On Friday, U.S. unemployment numbers were released, showing a three-year high of 4.3% in July from 4.1% in June. The increase in unemployment is the fourth straight monthly increase, the Labor Department reported. Its rise from a five-decade low of 3.4% in April 2023 to now the highest level since September 2021 all but guarantees a September interest rate cut from the Federal Reserve, with economists calling for a 50 basis point reduction in borrowing costs.
On Saturday, Ukraine struck a Russian Kilo-class submarine and an S-400 anti-aircraft missile complex in the Crimean peninsula, according to a statement from the General Staff. The air defence system was established to protect the Kerch Strait Bridge, an important logistics and transport hub supplying Russian forces. Units of the missile forces, as well as the Navy, damaged four launchers of the Triumph air defence system, while in the port of Sevastopol, the “Rostov-on-Don” — a submarine of Russia’s Black Sea fleet — was attacked and sank, the statement said. The General Staff also confirmed that Ukrainian forces struck the Morozovsk airfield in the Rostov region after launching a massive drone barrage on Russia. Hits were recorded in warehouses with ammunition, where guided aerial bombs were stored.

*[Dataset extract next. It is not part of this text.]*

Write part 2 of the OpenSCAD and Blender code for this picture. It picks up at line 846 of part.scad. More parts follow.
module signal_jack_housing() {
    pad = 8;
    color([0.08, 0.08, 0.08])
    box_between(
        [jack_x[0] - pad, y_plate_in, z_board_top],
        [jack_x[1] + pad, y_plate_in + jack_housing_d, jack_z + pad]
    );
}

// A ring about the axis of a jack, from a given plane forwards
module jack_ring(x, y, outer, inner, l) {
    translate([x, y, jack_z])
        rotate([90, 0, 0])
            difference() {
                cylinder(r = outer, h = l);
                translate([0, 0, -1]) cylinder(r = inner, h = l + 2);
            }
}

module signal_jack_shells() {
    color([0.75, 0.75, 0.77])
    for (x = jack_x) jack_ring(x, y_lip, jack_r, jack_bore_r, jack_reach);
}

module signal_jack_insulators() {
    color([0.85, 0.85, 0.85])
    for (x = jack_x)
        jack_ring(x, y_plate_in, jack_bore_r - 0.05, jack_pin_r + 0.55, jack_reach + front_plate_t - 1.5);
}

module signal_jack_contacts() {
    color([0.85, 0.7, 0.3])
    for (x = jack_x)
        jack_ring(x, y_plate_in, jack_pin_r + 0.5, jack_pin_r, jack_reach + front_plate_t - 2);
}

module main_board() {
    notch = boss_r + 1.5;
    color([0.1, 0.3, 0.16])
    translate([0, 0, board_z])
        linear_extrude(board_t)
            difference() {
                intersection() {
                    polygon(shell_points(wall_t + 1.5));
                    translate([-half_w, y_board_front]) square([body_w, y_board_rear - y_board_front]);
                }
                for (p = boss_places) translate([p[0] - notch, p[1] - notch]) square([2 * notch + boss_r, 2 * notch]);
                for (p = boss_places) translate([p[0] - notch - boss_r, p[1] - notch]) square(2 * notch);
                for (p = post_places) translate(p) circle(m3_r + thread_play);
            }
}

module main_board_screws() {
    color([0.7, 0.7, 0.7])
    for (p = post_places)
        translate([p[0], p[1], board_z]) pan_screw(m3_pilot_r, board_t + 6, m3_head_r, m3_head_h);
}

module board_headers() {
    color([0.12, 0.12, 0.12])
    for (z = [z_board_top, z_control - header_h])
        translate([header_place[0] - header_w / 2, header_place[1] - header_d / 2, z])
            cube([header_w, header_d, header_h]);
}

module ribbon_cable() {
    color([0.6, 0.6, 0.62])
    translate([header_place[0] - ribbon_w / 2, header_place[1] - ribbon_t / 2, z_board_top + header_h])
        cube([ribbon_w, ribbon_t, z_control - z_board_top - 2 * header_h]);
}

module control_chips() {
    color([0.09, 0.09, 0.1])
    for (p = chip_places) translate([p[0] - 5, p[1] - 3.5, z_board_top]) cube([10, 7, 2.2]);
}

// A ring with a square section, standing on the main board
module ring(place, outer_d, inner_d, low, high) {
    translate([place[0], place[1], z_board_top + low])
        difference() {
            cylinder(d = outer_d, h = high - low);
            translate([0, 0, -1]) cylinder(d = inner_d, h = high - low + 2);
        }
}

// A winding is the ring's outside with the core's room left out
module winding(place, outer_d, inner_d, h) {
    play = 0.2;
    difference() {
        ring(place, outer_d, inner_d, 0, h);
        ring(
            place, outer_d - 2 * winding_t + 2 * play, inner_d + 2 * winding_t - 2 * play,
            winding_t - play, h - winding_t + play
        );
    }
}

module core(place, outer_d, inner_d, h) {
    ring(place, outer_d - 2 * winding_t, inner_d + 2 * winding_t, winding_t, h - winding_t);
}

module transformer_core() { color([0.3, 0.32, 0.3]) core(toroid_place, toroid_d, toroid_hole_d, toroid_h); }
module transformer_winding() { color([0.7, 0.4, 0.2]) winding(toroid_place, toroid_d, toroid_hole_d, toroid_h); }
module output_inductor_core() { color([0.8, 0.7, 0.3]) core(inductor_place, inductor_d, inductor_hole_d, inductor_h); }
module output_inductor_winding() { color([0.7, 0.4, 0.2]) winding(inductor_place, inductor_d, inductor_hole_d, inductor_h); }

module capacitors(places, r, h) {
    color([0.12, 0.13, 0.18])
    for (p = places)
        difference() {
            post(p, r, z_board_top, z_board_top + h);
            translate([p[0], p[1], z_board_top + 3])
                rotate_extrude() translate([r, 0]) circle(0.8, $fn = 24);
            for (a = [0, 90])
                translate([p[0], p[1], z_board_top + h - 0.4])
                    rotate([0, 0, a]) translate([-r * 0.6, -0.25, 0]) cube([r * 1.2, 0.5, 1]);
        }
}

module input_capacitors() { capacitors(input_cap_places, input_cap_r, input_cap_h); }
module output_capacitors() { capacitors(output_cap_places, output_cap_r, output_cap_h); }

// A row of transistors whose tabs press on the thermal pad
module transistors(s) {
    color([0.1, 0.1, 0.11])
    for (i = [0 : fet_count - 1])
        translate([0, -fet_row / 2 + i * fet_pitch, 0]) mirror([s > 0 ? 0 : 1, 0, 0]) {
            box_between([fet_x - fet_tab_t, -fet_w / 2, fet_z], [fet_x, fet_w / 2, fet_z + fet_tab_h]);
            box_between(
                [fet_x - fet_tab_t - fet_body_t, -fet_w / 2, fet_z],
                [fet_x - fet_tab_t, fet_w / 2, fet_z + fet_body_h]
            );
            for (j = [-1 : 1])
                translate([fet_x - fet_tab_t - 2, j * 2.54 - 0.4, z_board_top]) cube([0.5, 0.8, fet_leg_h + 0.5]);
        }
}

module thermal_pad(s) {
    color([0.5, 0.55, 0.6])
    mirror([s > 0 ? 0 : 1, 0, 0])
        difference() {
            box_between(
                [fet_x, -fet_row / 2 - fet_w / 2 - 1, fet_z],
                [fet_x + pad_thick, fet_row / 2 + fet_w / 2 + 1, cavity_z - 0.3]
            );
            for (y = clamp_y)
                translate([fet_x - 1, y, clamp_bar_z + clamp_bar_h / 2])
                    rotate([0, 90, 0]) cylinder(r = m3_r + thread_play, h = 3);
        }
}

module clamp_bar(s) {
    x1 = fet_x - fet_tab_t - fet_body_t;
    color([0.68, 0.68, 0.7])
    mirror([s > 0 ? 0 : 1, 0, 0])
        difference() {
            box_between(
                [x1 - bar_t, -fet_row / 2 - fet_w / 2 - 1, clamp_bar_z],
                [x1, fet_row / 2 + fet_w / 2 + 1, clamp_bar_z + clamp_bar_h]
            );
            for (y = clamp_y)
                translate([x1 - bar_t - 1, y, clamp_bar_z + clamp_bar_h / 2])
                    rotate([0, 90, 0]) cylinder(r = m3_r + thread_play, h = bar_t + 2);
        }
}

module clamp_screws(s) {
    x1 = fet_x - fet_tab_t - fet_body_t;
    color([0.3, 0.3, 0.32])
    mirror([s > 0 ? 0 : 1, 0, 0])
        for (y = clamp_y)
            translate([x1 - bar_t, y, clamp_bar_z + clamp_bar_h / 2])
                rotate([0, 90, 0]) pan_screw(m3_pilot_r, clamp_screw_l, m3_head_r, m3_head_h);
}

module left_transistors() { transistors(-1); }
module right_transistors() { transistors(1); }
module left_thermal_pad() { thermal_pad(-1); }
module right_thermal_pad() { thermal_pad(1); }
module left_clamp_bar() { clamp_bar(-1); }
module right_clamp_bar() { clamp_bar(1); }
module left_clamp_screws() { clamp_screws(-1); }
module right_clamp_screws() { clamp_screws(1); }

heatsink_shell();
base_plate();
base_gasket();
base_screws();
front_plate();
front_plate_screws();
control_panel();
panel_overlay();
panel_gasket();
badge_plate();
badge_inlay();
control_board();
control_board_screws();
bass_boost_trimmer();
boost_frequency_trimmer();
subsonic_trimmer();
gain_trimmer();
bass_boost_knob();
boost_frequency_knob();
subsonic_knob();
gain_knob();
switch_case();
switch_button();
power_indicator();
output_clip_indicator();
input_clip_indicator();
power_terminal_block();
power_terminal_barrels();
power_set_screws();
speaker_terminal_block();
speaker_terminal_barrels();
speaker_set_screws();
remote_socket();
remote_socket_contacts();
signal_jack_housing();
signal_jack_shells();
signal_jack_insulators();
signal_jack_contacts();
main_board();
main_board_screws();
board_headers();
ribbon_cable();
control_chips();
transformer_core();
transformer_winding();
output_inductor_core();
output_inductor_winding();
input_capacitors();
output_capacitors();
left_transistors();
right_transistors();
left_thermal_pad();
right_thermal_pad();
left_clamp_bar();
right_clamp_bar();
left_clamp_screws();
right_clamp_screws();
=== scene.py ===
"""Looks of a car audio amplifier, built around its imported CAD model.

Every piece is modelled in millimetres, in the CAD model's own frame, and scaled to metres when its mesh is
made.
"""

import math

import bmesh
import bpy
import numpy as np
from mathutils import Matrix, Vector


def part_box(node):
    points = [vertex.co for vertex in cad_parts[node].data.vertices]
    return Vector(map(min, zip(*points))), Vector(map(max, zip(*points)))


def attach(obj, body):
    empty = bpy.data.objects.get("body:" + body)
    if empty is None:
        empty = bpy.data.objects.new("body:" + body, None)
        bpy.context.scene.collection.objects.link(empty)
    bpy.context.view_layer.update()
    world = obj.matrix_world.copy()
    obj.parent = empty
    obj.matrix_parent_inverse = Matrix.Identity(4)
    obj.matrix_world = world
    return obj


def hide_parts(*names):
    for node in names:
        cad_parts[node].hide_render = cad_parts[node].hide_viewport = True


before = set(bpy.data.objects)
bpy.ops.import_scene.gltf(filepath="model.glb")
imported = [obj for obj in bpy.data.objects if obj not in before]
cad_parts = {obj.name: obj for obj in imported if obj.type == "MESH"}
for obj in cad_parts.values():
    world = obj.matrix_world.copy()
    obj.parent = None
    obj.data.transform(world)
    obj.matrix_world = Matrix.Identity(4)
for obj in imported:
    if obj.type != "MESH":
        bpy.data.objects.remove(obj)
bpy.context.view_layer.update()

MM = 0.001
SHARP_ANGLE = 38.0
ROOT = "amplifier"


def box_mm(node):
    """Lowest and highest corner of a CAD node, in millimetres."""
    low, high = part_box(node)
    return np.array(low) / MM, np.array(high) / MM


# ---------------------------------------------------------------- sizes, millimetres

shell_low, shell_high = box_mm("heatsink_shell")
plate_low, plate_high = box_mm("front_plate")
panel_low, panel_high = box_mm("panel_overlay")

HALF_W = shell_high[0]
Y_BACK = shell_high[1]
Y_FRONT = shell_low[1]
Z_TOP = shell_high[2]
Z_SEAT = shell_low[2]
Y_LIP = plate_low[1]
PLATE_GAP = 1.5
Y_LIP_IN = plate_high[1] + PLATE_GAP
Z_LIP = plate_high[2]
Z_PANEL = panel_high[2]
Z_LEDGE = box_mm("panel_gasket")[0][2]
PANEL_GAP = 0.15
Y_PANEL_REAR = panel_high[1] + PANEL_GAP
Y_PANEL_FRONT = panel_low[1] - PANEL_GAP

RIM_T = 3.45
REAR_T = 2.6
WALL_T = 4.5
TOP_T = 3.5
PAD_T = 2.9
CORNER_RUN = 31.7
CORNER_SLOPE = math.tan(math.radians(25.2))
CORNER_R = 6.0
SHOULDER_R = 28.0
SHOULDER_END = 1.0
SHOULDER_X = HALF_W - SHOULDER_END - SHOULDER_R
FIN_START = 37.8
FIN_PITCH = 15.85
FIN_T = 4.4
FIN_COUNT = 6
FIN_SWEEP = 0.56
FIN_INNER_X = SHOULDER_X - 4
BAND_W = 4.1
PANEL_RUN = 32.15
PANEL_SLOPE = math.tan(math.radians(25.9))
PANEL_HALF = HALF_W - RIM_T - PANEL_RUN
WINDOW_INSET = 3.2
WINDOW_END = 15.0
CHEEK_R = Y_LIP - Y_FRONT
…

The operation was carried out by the Security Service of Ukraine, the Main Directorate of Intelligence and the Defense Ministry, the statement said. Russia said Ukrainian drones also struck an apartment building, killing one person.

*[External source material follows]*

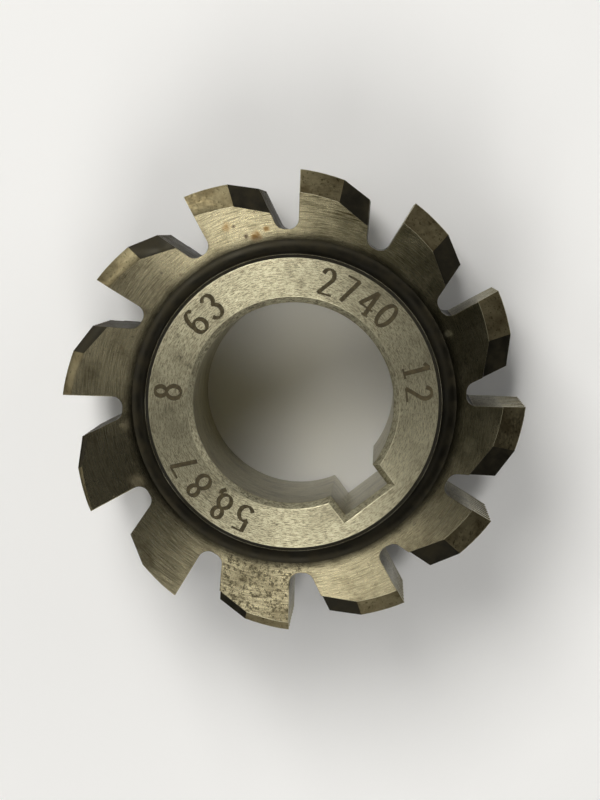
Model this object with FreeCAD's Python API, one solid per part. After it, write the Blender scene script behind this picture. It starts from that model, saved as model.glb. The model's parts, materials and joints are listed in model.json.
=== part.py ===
"""Gear hob, right-hand, single start, straight gashes, keyed bore.

One piece of ground high-speed steel, so one solid: parts/hob.step.
Millimetres, +Z along the bore, standing on its plain hub face at z = 0,
the axis at x = y = 0 and the keyway on +X.

Everything below the driving sizes is worked out from them.
"""
import FreeCAD, Part
import math
import os

# ---------------------------------------------------------------- driving sizes
MODULE = 1.25            # gear module the hob cuts
PRESSURE_ANGLE = 20.0    # degrees, flank to the radial line
OUTSIDE_D = 63.0         # over the tooth tips at the cutting faces
LENGTH = 40.0            # over both hub faces
HUB_D = 40.0             # the plain collar at each end
HUB_LENGTH = 4.0         # how far each collar stands off the toothed body
HUB_HOLLOW = 2.0         # radius of the hollow corner between collar and body
HOLLOW_STEPS = 3         # straight steps that the corner is turned in
HUB_CHAMFER = 0.5        # outer edge of each collar
BORE_D = 27.0            # arbor bore
BORE_CHAMFER = 0.8       # round the bore and the keyway, both ends
KEY_WIDTH = 7.0          # keyway
KEY_ACROSS = 29.8        # far side of the bore to the keyway floor
GASHES = 12              # chip gashes, so teeth round the hob
FACE_ANGLE = -8.5        # degrees, keyway centre to the first cutting face
GASH_DEPTH = 8.2         # tooth tip to gash floor
GASH_FLOOR = 2.8         # gash width where it meets its floor
GASH_ANGLE = 27.0        # degrees, cutting face to the back wall of the gash
GASH_RADIUS = 1.4        # both bottom corners of a gash
RELIEF_DROP = 2.0        # radial fall per gash pitch behind the cutting face
BACK_DROP = 5.4          # radial fall per gash pitch behind the ground land
GROUND_LAND = 11.3       # degrees of each tooth that carry the ground relief
THREAD_ANGLE = -52.0     # degrees, where the crest meets the marked end face
MIN_LAND = 0.75          # thinner run-out thread than this is cut away

# ---------------------------------------------------------------- worked out
TOOTH_HEIGHT = 2.5 * MODULE
TIP_R = OUTSIDE_D / 2.0
ROOT_R = TIP_R - TOOTH_HEIGHT
PITCH_D = OUTSIDE_D - TOOTH_HEIGHT - 0.5 * RELIEF_DROP
LEAD_ANGLE = math.degrees(math.asin(MODULE / PITCH_D))
AXIAL_PITCH = math.pi * MODULE / math.cos(math.radians(LEAD_ANGLE))
TAN_FLANK = math.tan(math.radians(PRESSURE_ANGLE))
HALF_CREST = AXIAL_PITCH / 4.0 - TAN_FLANK * TOOTH_HEIGHT / 2.0
HALF_FOOT = HALF_CREST + TAN_FLANK * TOOTH_HEIGHT
BODY_LOW = HUB_LENGTH
BODY_HIGH = LENGTH - HUB_LENGTH
HUB_R = HUB_D / 2.0
BORE_R = BORE_D / 2.0
KEY_FLOOR = KEY_ACROSS - BORE_R
GASH_R = TIP_R - GASH_DEPTH
SECTOR = 360.0 / GASHES
CORE_R = max(GASH_R, HUB_R + HUB_HOLLOW) + 0.4 * MODULE   # under the threads
INNER_R = CORE_R - MODULE                                 # foot of a tooth row


def fall(behind):
    """Radial fall of a tooth, by degrees behind its cutting face."""
    ground = min(behind, GROUND_LAND)
    back = max(behind - GROUND_LAND, 0.0)
    return (RELIEF_DROP * ground + BACK_DROP * back) / SECTOR


def crest_height(angle, turn):
    """Height of the middle of the thread crest at an angle round the hob."""
    return BODY_HIGH + AXIAL_PITCH * ((angle - THREAD_ANGLE) / 360.0 + turn)


def stub_radius(middle):
    """Top of a thread tooth; lower where the end face leaves it too thin."""
    kept_top = BODY_HIGH - middle + HALF_CREST
    kept_low = middle - BODY_LOW + HALF_CREST
    short = MIN_LAND - min(kept_top, kept_low)
    return TIP_R - max(short, 0.0) / TAN_FLANK


def rack(face_angle):
    """Points (radius, height) of the thread row at one cutting face."""
    low = BODY_LOW - AXIAL_PITCH
    high = BODY_HIGH + AXIAL_PITCH
    points = [(ROOT_R, low)]
    first = math.floor((low - crest_height(face_angle, 0)) / AXIAL_PITCH)
    for turn in range(first, first + 4 + int((high - low) / AXIAL_PITCH)):
        middle = crest_height(face_angle, turn)
        if middle - HALF_FOOT <= low or middle + HALF_FOOT >= high:
            continue
        top = stub_radius(middle)
        if top - ROOT_R < 0.1 * MODULE:
            continue
        half = HALF_CREST + (TIP_R - top) * TAN_FLANK
        points += [(ROOT_R, middle - HALF_FOOT), (top, middle - half),
                   (top, middle + half), (ROOT_R, middle + HALF_FOOT)]
    points.append((ROOT_R, high))
    return points


def section(face_angle, behind):
    """The row as a closed wire, carried some degrees behind its face."""
    angle = face_angle - behind
    radians = math.radians(angle)
    drop, lift = fall(max(behind, 0.0)), -AXIAL_PITCH * behind / 360.0
    row = [(r - drop, z + lift) for r, z in rack(face_angle)]
    row = [(INNER_R, row[0][1])] + row + [(INNER_R, row[-1][1])]
    places = [FreeCAD.Vector(r * math.cos(radians), r * math.sin(radians), z)
              for r, z in row]
    return Part.makePolygon(places + places[:1])


def back_wall(radius):
    """Degrees behind a face where the next gash is met at a radius."""
    slope = math.radians(GASH_ANGLE)
    offset = GASH_FLOOR * math.cos(slope) - GASH_R * math.sin(slope)
    return SECTOR - GASH_ANGLE - math.degrees(math.asin(offset / radius))


def tooth_row(face_angle):
    """One row of teeth: the curved ground land, then the straight back."""
    ahead = -1.0
    land = [ahead + (GROUND_LAND - ahead) * i / 3.0 for i in range(4)]
    back = [GROUND_LAND, back_wall(GASH_R)]
    ground = Part.makeLoft([section(face_angle, s) for s in land], True, False)
    rough = Part.makeLoft([section(face_angle, s) for s in back], True, True)
    return ground.fuse(rough).common(body_slab)


def gash(face_angle):
    """The slot in front of one cutting face, drawn across the axis."""
    slope = math.tan(math.radians(GASH_ANGLE))
    top = TIP_R + 2.0
    corners = [(top, 0.0), (GASH_R, 0.0), (GASH_R, GASH_FLOOR),
               (top, GASH_FLOOR + (top - GASH_R) * slope)]
    places = [FreeCAD.Vector(x, y, -1.0) for x, y in corners]
    solid = Part.Face(Part.makePolygon(places + places[:1])).extrude(
        FreeCAD.Vector(0, 0, LENGTH + 2.0))
    floor_edges = [e for e in solid.Edges
                   if abs(e.Vertexes[0].X - GASH_R) < 1e-6
                   and abs(e.Vertexes[-1].X - GASH_R) < 1e-6
                   and abs(e.Vertexes[0].Z - e.Vertexes[-1].Z) > 1.0]
    solid = solid.makeFillet(GASH_RADIUS, floor_edges)
    solid.rotate(FreeCAD.Vector(0, 0, 0), FreeCAD.Vector(0, 0, 1), face_angle)
    return solid


def collar_and_core():
    """Collars, hollow corners and the plain core, turned in one go."""
    corner = [math.radians(90.0 * i / HOLLOW_STEPS) for i in range(HOLLOW_STEPS + 1)]
    low_end = [(0.0, 0.0), (HUB_R - HUB_CHAMFER, 0.0), (HUB_R, HUB_CHAMFER)]
    low_end += [(HUB_R + HUB_HOLLOW * (1.0 - math.cos(a)),
                 BODY_LOW - HUB_HOLLOW * (1.0 - math.sin(a))) for a in corner]
    low_end.append((CORE_R, BODY_LOW))
    high_end = [(r, LENGTH - z) for r, z in reversed(low_end)]
    places = [FreeCAD.Vector(r, 0, z) for r, z in low_end + high_end]
    return Part.Face(Part.makePolygon(places + places[:1])).revolve(
        FreeCAD.Vector(0, 0, 0), FreeCAD.Vector(0, 0, 1), 360)


def bore_and_keyway():
    """Everything the arbor and its key take out, with the edge chamfers."""
    c = BORE_CHAMFER
    V = FreeCAD.Vector

    def slot(grow, z):
        w, x = KEY_WIDTH / 2.0 + grow, KEY_FLOOR + grow
        pts = [V(0, -w, z), V(x, -w, z), V(x, w, z), V(0, w, z)]
        return Part.makePolygon(pts + pts[:1])

    tools = [Part.makeCylinder(BORE_R, LENGTH),
             Part.Face(slot(0.0, 0.0)).extrude(V(0, 0, LENGTH))]
    for face, inward in ((0.0, 1.0), (LENGTH, -1.0)):
        # run on past the face so no cut ends exactly on it
        tools.append(Part.makeCone(BORE_R + 2.0 * c, BORE_R, 2.0 * c,
                                   V(0, 0, face - inward * c), V(0, 0, inward)))
        tools.append(Part.makeLoft([slot(2.0 * c, face - inward * c),
                                    slot(0.0, face + inward * c)], True, True))
    return tools


faces = [FACE_ANGLE + SECTOR * k for k in range(GASHES)]
body_slab = Part.makeCylinder(OUTSIDE_D, BODY_HIGH - BODY_LOW,
                              FreeCAD.Vector(0, 0, BODY_LOW))

body = collar_and_core().multiFuse([tooth_row(a) for a in faces])
body = body.cut([gash(a) for a in faces])
body = body.cut(bore_and_keyway())
hob = body.removeSplitter()
hob = hob.Solids[0] if len(hob.Solids) == 1 else hob

os.makedirs("parts", exist_ok=True)
hob.exportStep("parts/hob.step")

box = hob.BoundBox
print("solids %d valid %s faces %d" % (len(hob.Solids), hob.isValid(), len(hob.Faces)))
print("box %.3f %.3f %.3f  %.3f %.3f %.3f" % (box.XMin, box.YMin, box.ZMin,
                                             box.XMax, box.YMax, box.ZMax))
print("volume %.1f mm3, lead angle %.3f deg, axial pitch %.4f" % (
    hob.Volume, LEAD_ANGLE, AXIAL_PITCH))
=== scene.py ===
# %% [markdown]
# # Gear hob: the looks over the packed solid
#
# The packed solid already has every tooth, gash and collar, so this script
# keeps its form and works on what the eye meets next: broken edges, numbers
# stamped into the collar, seven finishes of one steel, and soft light.
#
# Lengths are written in millimetres and turned into metres with `MM`.

import json
import math
import random

import bmesh
import bpy
from mathutils import Matrix, Vector, geometry


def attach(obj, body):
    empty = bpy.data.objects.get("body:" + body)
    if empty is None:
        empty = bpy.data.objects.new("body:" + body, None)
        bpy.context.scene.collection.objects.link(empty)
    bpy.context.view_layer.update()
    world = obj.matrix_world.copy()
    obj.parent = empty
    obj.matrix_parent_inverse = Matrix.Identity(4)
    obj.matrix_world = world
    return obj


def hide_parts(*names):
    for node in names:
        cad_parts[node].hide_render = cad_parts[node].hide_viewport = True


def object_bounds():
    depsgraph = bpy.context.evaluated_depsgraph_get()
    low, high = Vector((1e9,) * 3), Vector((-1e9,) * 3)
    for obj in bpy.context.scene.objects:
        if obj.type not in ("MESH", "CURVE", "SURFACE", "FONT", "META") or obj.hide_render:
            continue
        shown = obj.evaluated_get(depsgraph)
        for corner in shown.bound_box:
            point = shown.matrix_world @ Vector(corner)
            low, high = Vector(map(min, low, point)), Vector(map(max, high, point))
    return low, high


MM = 0.001
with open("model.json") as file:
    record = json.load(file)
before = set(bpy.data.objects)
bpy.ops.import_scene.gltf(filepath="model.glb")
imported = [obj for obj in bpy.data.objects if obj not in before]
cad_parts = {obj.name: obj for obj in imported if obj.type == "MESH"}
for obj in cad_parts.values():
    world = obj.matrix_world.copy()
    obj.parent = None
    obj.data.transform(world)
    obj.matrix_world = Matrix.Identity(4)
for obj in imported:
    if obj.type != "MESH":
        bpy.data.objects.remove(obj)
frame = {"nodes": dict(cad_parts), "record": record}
low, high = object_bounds()
print("CAD box mm", [round(c / MM, 3) for c in (*low, *high)])

# %% [markdown]
# ## Named places
#
# The frame gives the box and the bore. The rest are the hob's own sizes. The
# keyway lies on +X, and the rows of teeth start at `FIRST_FACE` and repeat.
# Places on the end face are named as on a clock: 0 is the top of the view that
# the camera will have, and `KEY_CLOCK` is where the keyway stands on it.

# %% Sizes and places
TOP = high[2] / MM
BORE_R = frame["record"]["mounts"][0]["dims"]["r_mm"]
COLLAR_R = 20.0
COLLAR_LENGTH = 4.0
BODY_TOP = TOP - COLLAR_LENGTH
GASHES = 12
SECTOR = 360.0 / GASHES
FIRST_FACE = -8.5
GROUND_LAND = 11.3
KEY_CLOCK = 143.0
EDGE_BREAK = 0.05
print("teeth rows", GASHES, "bore", 2 * BORE_R, "body top at", BODY_TOP)


def clock(angle):
    """Unit direction on the collar for an angle clockwise from the top."""
    turn = math.radians(KEY_CLOCK - angle)
    return Vector((math.cos(turn), math.sin(turn), 0.0))


def behind_face(x, y):
    """Degrees behind the nearest cutting face, 0 to 30."""
    return (FIRST_FACE - math.degrees(math.atan2(y, x))) % SECTOR


# %% [markdown]
# ## The mesh, welded and broken at its edges
#
# The packed mesh is split along every sharp edge. Welding closes it, merging
# flat triangles leaves clean faces, and a bevel of a few hundredths of a
# millimetre gives each ground edge the thin bright line that real ones have.

# %% Weld, merge and break the edges
WELD = 0.001            # points this near are one point
FLAT_WITHIN = 0.3       # degrees between triangles of one flat face
BROKEN_FROM = 28        # degrees from which an edge counts as a corner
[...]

On Sunday, Kamala Harris was reported to be interviewing her top three candidates for running mate in the 2024 presidential elections – Minnesota Gov. Tim Walz, Sen. Mark Kelly of Arizona and Pennsylvania Gov. Josh Shapiro – at her Washington, D.C., residence ahead of a final decision. Harris is expected to announce her choice as early as Monday, ahead of her first public appearance with the vice presidential nominee on Tuesday in Philadelphia, Reuters reported. The Harris campaign is also planning a social media announcement featuring the duo, officials familiar with the arrangements told Reuters.